There's commercial support for Spring:

https://spring.io/support https://tanzu.vmware.com/support/oss


Wouldn't you have to start with the JVM? Or possibly with the Linux kernel?


Not necessarily. If you _purchase_ software that includes the guarantees that you desire. (e.g. of correctness, fitness for purpose, and support), then you don’t have to maintain the entire stack yourself.


Even if you purchase the software from a commercial vendor that doesn't mean that the vendor will indemnify you for damages caused by their failures, or that they have sufficient financial resources to pay for such damages (counterparty risk).

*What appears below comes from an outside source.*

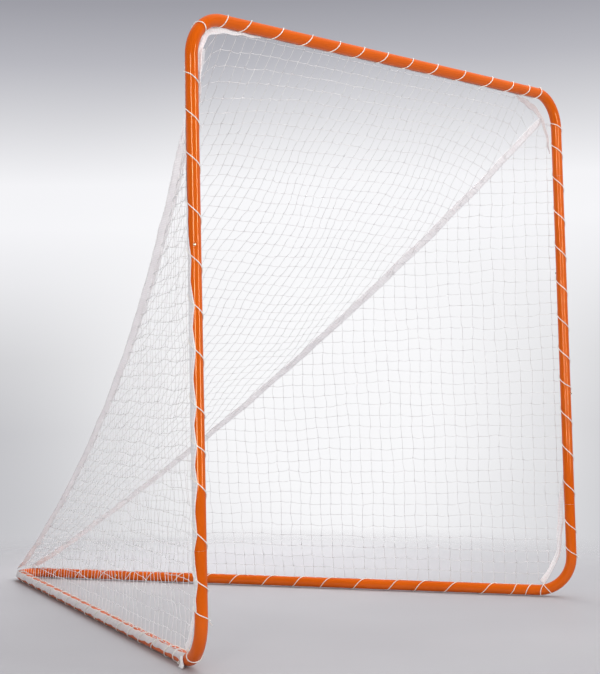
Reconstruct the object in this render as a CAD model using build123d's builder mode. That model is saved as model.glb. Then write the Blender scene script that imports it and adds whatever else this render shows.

At that point, just buy insurance


What about the hardware? Who will take on liability for Row Hammer[1] vulnerabilities? What about Meltdown [2] or Spectre?

[1] https://en.wikipedia.org/wiki/Row_hammer

[2] https://en.wikipedia.org/wiki/Meltdown_(security_vulnerabili...


Rowhammer when it first came out, or rowhammer today? I'd say any memory made in the last five years that doesn't properly implement Target Row Refresh should put liability on the manufacturer.